Search the material for "slot" and show all lines that contain it.

^^^^^^^^^^^^^^^^

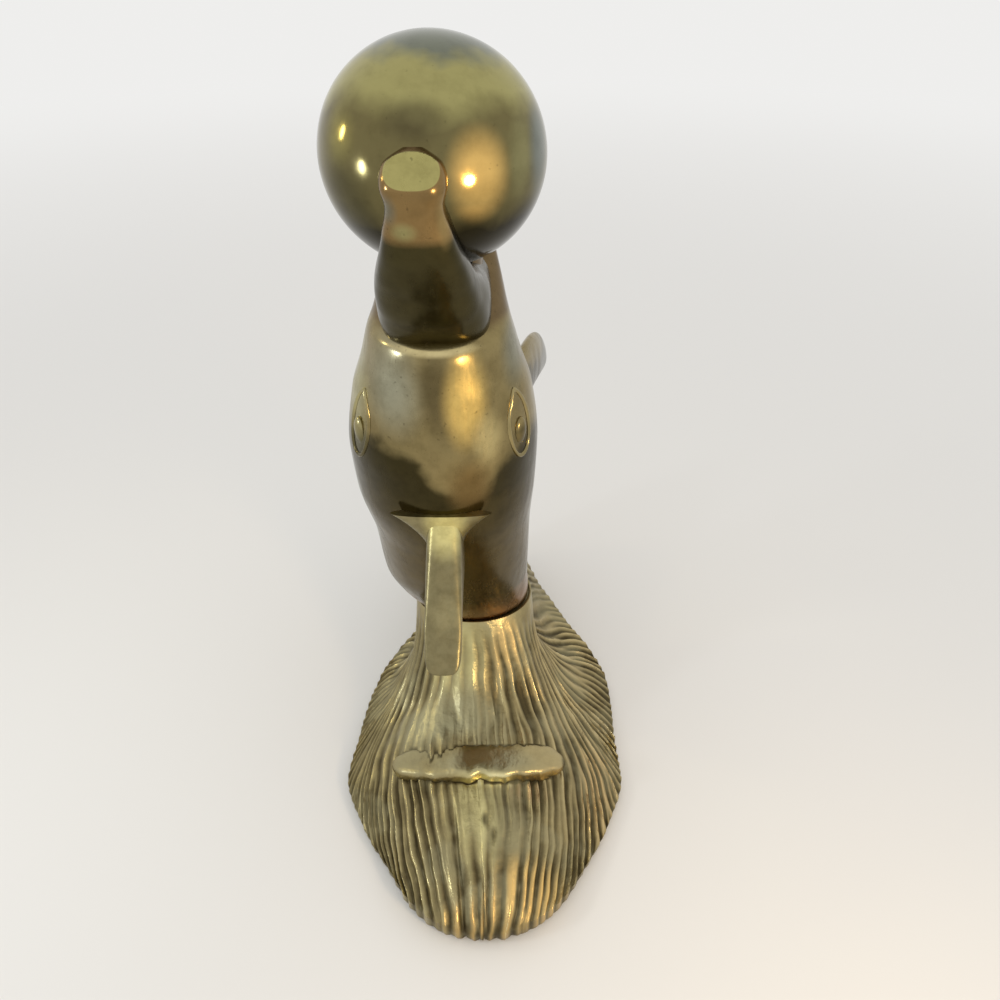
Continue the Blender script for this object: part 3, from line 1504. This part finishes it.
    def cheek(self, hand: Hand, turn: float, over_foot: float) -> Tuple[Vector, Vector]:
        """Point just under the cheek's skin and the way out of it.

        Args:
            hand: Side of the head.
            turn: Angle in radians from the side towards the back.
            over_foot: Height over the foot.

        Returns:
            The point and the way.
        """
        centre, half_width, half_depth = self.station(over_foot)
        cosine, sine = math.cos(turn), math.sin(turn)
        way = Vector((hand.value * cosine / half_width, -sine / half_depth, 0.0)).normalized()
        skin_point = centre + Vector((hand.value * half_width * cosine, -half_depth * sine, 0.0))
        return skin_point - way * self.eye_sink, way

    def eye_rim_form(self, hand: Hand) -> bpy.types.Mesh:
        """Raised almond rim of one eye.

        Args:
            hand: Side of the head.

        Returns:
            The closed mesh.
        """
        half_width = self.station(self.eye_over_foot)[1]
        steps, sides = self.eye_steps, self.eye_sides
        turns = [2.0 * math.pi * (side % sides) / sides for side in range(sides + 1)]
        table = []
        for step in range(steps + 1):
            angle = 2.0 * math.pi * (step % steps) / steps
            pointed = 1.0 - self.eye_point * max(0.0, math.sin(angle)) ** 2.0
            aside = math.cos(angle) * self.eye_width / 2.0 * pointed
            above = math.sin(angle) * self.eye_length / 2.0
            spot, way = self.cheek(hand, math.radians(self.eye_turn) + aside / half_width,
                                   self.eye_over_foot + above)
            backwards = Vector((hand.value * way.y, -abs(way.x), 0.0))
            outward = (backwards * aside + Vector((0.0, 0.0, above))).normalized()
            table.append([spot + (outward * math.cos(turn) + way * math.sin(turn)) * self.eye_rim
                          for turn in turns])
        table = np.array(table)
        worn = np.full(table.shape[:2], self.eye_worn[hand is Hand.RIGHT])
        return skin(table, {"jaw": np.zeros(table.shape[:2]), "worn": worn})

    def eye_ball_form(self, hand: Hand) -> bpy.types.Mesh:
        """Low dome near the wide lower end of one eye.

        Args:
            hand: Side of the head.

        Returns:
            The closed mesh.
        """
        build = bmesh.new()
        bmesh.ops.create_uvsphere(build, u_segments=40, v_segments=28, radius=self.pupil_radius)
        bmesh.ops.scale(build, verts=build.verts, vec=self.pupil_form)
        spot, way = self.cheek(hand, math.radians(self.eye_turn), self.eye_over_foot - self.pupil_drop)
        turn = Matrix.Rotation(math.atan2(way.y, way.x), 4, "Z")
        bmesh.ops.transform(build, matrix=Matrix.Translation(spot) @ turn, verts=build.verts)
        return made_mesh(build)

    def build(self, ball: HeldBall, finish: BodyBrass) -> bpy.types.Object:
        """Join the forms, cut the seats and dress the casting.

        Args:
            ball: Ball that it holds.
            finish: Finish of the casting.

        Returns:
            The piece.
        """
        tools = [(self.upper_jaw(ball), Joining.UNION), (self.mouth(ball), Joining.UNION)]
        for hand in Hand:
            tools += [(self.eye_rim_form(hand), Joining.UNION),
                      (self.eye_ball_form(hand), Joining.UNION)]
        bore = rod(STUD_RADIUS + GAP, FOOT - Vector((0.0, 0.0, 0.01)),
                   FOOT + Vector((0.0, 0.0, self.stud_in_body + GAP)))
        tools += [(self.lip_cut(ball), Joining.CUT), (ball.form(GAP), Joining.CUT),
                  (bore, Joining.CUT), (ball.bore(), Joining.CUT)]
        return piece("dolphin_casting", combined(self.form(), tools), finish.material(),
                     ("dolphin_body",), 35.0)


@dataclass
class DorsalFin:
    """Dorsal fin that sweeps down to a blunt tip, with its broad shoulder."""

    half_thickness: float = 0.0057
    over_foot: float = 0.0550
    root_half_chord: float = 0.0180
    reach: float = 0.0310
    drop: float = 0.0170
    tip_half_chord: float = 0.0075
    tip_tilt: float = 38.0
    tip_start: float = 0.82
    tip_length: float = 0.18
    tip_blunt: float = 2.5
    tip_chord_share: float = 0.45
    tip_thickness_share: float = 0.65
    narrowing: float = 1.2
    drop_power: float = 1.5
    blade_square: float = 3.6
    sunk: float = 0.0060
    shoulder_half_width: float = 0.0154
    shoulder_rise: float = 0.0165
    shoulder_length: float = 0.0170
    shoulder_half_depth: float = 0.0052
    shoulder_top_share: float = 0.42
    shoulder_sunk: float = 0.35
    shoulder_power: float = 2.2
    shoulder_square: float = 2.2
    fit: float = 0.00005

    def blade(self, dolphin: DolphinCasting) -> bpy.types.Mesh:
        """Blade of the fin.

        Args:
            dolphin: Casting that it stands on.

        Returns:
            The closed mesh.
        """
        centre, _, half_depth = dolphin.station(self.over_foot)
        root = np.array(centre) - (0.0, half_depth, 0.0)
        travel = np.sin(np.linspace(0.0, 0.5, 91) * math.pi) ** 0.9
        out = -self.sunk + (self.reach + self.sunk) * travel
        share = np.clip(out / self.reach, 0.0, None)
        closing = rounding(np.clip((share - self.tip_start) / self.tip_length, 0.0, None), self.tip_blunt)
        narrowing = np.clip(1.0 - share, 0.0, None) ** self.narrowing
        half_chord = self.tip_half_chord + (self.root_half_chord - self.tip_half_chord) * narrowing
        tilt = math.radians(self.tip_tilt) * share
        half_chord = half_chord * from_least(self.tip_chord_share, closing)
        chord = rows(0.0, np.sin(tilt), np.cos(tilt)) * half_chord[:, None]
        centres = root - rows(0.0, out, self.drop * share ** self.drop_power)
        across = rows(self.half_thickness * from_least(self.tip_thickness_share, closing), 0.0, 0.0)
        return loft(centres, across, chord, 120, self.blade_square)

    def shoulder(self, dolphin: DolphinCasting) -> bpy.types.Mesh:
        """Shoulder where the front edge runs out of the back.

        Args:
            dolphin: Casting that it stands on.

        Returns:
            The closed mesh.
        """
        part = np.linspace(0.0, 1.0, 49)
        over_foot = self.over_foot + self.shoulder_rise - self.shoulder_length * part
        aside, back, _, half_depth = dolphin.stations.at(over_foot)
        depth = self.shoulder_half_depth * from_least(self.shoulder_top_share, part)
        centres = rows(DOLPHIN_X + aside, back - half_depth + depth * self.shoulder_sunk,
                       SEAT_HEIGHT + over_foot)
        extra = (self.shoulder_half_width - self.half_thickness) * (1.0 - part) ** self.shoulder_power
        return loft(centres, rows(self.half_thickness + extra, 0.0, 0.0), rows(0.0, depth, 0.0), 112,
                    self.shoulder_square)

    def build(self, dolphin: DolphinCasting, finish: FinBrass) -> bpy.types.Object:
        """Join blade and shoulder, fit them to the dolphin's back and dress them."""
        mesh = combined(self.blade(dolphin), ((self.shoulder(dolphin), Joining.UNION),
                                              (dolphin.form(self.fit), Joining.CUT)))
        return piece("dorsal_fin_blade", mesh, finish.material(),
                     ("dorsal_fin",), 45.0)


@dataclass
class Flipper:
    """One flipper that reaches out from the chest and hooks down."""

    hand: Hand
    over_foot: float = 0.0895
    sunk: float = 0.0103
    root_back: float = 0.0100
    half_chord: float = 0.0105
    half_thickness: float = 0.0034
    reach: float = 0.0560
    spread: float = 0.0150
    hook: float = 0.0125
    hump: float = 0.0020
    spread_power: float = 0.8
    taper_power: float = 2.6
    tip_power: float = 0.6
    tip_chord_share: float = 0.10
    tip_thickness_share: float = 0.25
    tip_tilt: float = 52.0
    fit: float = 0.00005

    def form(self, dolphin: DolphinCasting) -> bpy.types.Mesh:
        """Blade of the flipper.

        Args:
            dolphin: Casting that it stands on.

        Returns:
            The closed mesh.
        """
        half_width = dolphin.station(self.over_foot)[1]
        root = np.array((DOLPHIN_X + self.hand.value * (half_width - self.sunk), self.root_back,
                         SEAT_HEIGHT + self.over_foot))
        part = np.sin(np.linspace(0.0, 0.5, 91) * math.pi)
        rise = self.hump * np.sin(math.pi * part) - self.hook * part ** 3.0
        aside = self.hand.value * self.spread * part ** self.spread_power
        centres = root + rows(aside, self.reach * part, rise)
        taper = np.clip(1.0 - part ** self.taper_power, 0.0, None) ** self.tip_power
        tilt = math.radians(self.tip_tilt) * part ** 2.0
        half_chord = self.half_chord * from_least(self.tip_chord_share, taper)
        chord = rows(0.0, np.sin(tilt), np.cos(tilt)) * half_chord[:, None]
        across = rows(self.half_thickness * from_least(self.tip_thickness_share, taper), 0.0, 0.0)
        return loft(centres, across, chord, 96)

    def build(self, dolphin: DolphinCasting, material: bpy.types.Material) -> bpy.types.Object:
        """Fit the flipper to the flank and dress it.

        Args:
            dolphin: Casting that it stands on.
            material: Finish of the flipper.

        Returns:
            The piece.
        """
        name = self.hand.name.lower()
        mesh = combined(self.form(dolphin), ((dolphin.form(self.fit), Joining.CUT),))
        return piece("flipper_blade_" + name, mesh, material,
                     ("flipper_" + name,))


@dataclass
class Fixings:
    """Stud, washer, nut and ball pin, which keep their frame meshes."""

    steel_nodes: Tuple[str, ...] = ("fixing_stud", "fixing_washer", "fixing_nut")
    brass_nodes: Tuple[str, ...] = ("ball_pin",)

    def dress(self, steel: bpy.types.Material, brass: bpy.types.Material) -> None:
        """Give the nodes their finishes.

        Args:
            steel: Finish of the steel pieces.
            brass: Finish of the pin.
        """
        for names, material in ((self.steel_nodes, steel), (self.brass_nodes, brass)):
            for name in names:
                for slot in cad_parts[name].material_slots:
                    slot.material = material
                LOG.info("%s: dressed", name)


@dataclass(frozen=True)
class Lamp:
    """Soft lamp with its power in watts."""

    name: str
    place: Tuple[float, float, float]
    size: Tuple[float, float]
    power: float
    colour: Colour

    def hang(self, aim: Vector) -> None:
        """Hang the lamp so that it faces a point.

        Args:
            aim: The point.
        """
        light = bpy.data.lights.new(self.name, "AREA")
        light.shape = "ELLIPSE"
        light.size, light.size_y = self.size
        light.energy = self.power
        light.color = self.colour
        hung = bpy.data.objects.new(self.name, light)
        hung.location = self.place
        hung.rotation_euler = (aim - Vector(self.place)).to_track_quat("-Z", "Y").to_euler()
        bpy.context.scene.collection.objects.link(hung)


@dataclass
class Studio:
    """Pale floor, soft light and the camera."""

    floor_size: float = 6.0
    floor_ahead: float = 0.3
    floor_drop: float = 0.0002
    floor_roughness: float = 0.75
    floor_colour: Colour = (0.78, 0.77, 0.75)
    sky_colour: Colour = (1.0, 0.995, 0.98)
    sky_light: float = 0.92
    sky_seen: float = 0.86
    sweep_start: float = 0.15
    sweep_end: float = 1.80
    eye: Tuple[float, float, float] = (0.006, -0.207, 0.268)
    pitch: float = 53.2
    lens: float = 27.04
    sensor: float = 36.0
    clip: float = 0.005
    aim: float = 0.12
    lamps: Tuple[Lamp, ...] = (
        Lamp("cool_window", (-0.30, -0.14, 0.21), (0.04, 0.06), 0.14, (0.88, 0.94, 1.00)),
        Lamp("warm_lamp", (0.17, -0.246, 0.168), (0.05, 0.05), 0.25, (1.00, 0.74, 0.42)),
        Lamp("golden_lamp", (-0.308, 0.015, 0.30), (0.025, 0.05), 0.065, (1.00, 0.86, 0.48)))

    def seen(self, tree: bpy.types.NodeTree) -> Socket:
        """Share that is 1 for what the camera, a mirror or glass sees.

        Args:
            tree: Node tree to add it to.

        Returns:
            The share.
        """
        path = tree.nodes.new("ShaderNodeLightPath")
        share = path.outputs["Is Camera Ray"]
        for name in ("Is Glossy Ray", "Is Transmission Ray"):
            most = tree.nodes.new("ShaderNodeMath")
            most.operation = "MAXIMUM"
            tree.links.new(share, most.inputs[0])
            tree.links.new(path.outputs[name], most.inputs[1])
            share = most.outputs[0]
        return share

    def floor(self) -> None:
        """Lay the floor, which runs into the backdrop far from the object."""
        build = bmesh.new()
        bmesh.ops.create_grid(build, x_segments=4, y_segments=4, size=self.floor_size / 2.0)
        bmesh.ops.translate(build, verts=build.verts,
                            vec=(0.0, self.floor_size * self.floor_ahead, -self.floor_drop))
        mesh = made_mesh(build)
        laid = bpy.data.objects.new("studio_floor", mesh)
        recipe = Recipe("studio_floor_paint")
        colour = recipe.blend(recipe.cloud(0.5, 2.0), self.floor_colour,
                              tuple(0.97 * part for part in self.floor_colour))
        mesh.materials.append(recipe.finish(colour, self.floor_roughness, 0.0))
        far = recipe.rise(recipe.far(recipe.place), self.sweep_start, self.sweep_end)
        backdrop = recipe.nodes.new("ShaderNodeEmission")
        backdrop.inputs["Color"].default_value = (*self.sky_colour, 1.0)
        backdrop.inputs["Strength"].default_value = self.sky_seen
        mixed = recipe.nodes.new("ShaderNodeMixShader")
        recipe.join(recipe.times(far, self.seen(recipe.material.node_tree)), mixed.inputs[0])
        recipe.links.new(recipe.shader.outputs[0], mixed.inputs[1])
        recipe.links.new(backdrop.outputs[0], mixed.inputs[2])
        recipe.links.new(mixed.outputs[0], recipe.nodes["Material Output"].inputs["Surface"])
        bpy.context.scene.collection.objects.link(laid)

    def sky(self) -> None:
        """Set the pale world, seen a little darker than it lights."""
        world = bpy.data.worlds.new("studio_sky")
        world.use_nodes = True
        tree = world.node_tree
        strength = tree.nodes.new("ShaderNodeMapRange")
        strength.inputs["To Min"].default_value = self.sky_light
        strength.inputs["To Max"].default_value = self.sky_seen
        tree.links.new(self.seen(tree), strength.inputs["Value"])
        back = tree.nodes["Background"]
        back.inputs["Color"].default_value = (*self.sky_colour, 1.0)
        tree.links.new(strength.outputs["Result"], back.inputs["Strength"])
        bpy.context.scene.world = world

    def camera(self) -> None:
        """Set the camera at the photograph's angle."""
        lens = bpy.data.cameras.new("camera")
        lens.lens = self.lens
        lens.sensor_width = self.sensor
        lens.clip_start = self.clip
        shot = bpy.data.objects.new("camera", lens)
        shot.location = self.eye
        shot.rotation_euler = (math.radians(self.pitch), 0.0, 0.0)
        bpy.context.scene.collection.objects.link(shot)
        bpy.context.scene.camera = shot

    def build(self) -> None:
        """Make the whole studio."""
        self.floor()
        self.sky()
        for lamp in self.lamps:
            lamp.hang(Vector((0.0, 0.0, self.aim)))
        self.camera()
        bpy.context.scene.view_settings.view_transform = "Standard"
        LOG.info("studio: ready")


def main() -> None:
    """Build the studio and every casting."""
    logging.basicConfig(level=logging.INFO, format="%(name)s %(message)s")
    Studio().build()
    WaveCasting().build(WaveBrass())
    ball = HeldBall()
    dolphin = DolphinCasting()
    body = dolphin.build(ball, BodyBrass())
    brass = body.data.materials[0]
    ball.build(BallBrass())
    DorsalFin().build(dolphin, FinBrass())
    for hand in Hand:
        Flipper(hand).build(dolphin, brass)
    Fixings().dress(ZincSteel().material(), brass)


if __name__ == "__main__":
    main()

^^^^^^^^^^^^^^^^

EXPECTED OUTPUT ::
                for slot in cad_parts[name].material_slots:
                    slot.material = material